## Stated task
Extract the first line through the line containing "# ---- Sizes, in" from the listing below, exactly as written.

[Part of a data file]
◇ ◇ ◇ ◇ ◇ ◇ ◇

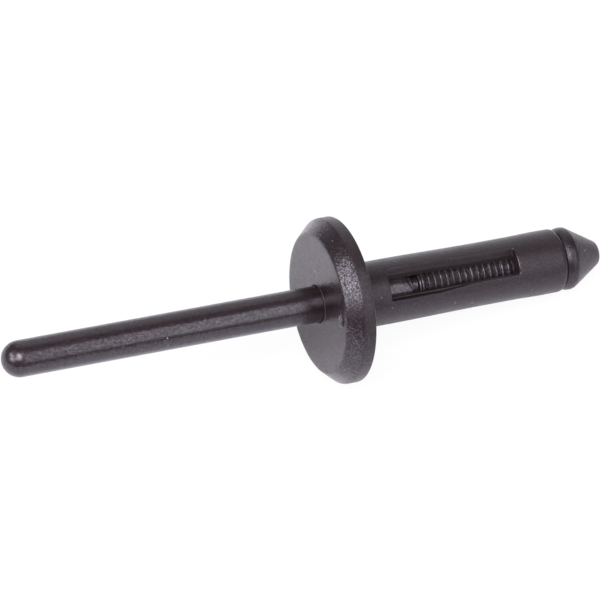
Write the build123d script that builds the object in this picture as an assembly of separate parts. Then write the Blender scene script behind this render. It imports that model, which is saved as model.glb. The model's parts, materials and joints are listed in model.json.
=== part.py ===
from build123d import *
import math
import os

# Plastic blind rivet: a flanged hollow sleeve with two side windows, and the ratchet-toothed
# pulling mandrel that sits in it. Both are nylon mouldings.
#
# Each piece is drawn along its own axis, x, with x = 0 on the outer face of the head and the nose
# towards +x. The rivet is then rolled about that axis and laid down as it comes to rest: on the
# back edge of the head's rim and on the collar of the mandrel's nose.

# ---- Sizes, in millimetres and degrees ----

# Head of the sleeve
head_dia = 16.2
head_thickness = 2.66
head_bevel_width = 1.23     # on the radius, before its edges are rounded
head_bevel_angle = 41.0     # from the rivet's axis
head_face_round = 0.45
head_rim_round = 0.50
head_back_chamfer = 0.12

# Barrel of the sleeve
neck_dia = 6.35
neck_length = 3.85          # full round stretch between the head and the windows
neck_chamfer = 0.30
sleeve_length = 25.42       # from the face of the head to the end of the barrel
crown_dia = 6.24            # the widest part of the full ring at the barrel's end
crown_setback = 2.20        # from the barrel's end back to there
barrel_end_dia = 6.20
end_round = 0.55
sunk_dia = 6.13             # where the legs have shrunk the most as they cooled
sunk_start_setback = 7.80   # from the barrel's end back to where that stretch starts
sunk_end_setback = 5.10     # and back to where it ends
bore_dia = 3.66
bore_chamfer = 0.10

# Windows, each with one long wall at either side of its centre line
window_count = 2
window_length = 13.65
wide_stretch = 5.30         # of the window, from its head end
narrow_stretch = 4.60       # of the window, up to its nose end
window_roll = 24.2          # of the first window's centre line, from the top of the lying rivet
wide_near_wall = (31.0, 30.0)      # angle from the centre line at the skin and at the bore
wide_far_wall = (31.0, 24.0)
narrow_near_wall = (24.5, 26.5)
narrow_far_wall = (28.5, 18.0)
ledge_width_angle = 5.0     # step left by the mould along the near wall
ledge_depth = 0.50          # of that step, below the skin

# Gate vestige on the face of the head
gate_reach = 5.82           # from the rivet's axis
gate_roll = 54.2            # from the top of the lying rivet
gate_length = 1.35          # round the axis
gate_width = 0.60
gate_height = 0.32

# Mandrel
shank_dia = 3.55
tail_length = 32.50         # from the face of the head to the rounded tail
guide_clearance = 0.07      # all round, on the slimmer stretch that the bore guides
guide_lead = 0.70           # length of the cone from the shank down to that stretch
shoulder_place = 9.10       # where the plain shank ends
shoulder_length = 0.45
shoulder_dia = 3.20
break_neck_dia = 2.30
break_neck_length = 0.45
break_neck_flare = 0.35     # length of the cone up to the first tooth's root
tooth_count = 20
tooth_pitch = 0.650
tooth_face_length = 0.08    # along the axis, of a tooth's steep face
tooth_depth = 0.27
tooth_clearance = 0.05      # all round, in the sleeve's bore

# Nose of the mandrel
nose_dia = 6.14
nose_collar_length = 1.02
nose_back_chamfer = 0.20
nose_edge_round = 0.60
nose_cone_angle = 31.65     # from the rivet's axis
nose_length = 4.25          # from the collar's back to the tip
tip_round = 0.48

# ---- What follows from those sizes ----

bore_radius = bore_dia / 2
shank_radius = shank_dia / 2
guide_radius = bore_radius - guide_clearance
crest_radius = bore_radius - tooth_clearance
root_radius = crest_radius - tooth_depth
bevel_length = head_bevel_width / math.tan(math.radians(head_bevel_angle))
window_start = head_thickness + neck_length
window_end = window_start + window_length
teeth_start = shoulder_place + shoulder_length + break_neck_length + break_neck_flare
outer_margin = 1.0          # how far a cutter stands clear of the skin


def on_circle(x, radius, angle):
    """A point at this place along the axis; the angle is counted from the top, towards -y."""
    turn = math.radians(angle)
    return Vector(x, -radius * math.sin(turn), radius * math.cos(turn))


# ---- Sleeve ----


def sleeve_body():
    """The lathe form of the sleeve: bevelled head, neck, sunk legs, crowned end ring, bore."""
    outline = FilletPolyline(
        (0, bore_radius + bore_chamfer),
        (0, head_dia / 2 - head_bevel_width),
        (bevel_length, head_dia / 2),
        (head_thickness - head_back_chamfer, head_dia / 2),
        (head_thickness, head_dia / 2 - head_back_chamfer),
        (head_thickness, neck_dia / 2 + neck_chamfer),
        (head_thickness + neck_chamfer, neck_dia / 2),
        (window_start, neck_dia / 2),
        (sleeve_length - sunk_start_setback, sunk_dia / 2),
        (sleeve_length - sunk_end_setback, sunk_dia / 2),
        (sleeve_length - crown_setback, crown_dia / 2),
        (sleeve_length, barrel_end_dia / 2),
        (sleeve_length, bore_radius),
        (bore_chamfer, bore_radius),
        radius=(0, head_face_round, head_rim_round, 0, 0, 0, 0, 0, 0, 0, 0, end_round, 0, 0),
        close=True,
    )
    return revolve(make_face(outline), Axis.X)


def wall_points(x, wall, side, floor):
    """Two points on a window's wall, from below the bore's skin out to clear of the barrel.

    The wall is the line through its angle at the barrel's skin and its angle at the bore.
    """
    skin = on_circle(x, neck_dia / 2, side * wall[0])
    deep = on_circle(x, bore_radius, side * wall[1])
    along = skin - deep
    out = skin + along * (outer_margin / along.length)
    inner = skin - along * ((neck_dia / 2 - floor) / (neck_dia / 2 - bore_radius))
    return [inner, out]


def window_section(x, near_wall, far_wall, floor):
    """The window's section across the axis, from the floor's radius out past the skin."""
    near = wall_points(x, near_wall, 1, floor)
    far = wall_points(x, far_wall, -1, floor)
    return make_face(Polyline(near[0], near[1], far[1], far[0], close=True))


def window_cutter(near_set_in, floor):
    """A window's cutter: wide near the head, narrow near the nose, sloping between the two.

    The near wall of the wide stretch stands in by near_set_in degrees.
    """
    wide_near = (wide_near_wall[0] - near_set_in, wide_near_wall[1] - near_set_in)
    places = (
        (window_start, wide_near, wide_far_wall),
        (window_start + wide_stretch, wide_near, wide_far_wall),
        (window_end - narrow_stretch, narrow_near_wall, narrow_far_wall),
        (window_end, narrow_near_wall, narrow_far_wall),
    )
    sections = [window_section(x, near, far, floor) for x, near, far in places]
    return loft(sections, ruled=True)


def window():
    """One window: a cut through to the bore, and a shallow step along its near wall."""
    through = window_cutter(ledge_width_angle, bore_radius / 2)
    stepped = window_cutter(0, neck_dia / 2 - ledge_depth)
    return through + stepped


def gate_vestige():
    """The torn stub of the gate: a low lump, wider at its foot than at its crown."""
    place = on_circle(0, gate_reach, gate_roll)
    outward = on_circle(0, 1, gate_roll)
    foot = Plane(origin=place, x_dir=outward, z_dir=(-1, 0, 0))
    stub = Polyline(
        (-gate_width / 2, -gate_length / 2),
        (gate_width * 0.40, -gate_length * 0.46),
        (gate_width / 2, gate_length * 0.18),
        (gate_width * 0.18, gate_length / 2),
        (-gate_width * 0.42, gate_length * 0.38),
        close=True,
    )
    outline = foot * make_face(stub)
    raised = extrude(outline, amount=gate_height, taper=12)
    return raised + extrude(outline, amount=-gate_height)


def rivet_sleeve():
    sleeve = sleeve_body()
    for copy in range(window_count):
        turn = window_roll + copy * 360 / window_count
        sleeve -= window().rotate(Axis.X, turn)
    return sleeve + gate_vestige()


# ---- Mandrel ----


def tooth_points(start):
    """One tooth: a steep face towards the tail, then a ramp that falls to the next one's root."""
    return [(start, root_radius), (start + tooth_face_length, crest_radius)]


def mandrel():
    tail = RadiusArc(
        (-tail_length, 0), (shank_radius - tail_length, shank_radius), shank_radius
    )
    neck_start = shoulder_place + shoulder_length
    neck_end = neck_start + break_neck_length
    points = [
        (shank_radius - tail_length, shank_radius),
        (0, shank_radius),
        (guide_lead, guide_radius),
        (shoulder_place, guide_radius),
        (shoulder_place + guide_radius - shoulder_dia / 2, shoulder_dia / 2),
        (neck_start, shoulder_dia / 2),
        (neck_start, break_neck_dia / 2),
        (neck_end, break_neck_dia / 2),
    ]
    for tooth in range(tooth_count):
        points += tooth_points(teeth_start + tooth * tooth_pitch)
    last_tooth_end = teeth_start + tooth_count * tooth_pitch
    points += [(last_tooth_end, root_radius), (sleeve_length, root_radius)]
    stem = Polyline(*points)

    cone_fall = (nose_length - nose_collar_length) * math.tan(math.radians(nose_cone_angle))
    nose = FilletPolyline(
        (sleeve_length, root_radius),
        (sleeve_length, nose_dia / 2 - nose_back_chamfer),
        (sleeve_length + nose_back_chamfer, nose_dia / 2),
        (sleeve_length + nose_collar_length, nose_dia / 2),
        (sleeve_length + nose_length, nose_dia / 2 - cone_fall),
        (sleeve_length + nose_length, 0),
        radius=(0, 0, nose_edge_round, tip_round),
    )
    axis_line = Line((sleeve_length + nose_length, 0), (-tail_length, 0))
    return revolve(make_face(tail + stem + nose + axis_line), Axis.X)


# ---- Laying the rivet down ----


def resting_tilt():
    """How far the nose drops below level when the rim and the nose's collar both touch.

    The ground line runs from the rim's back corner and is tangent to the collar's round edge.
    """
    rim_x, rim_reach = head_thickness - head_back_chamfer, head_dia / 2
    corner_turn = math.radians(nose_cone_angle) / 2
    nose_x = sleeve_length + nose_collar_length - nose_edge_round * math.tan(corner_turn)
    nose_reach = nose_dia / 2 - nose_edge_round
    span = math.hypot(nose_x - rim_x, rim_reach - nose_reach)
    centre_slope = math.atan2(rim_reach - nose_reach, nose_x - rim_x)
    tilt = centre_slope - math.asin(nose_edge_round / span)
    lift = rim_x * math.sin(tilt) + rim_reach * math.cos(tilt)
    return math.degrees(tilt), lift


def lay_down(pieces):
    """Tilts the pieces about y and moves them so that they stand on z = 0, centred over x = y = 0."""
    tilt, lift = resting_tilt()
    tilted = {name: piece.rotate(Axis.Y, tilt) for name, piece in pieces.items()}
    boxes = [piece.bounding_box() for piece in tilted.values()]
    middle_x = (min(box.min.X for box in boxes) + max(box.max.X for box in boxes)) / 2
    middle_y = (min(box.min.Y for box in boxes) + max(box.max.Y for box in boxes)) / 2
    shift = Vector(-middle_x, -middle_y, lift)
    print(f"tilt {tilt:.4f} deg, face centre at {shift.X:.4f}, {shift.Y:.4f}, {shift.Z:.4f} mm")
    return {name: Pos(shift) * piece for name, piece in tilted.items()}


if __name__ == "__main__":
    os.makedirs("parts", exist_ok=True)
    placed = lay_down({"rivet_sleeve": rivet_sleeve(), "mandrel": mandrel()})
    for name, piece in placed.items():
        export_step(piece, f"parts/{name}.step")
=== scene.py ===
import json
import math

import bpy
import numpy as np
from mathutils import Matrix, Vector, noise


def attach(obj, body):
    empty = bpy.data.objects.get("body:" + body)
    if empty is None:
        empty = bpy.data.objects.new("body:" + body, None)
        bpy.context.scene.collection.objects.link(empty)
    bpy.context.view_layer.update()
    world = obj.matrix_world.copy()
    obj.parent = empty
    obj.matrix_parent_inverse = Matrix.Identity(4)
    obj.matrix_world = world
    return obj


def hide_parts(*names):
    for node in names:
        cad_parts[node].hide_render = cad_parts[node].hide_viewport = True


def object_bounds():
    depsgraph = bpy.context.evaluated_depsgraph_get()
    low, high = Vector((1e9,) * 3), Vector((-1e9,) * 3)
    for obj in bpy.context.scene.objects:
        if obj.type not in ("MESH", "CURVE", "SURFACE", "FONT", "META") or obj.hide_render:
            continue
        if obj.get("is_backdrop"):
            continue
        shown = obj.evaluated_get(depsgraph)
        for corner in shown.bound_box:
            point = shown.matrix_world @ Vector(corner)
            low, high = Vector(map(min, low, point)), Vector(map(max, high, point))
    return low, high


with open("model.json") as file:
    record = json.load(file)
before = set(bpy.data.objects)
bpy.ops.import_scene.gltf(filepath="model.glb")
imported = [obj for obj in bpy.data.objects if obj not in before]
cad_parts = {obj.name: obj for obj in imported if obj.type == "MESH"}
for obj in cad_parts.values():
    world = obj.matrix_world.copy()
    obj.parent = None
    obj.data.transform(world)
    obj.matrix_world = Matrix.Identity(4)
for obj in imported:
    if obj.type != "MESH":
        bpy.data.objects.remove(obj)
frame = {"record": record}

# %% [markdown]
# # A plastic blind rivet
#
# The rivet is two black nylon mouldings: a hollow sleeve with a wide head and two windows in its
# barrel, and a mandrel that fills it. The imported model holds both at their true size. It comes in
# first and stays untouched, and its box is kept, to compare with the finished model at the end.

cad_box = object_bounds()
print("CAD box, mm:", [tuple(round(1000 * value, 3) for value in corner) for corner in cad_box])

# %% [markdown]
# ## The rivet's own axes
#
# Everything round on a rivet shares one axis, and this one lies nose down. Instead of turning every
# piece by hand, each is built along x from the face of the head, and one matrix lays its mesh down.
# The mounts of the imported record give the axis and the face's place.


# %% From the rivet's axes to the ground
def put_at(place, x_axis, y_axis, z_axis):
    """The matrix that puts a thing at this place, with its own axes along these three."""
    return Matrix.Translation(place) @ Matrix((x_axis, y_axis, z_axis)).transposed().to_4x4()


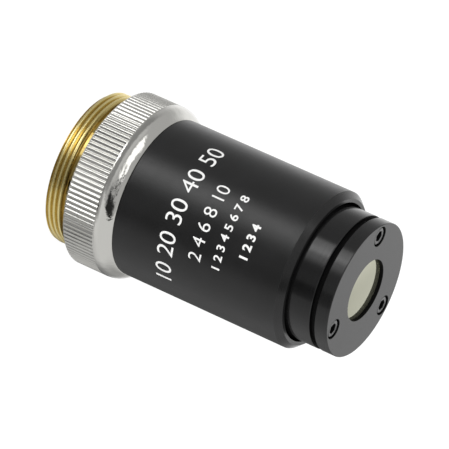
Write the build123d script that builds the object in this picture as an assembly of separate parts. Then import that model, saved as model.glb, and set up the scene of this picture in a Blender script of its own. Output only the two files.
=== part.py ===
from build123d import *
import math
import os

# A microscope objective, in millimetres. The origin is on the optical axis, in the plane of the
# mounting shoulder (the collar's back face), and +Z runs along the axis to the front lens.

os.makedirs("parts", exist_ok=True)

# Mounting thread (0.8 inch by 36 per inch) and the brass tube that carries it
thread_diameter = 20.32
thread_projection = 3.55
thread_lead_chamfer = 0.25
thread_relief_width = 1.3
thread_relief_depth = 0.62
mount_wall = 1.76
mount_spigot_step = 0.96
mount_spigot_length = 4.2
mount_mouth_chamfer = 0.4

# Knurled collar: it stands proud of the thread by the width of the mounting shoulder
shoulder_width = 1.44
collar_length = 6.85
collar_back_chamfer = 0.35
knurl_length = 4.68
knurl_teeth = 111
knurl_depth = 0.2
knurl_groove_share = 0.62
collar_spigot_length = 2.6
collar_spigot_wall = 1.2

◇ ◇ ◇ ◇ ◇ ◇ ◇

## Solution for this task
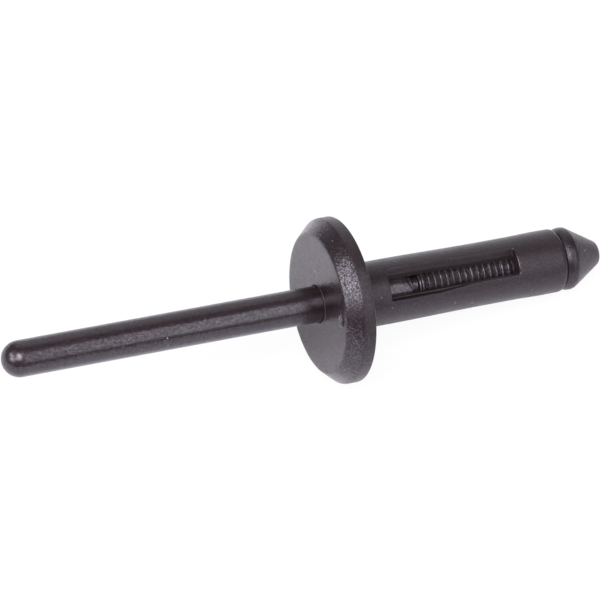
Write the build123d script that builds the object in this picture as an assembly of separate parts. Then write the Blender scene script behind this render. It imports that model, which is saved as model.glb. The model's parts, materials and joints are listed in model.json.
=== part.py ===
from build123d import *
import math
import os

# Plastic blind rivet: a flanged hollow sleeve with two side windows, and the ratchet-toothed
# pulling mandrel that sits in it. Both are nylon mouldings.
#
# Each piece is drawn along its own axis, x, with x = 0 on the outer face of the head and the nose
# towards +x. The rivet is then rolled about that axis and laid down as it comes to rest: on the
# back edge of the head's rim and on the collar of the mandrel's nose.

# ---- Sizes, in millimetres and degrees ----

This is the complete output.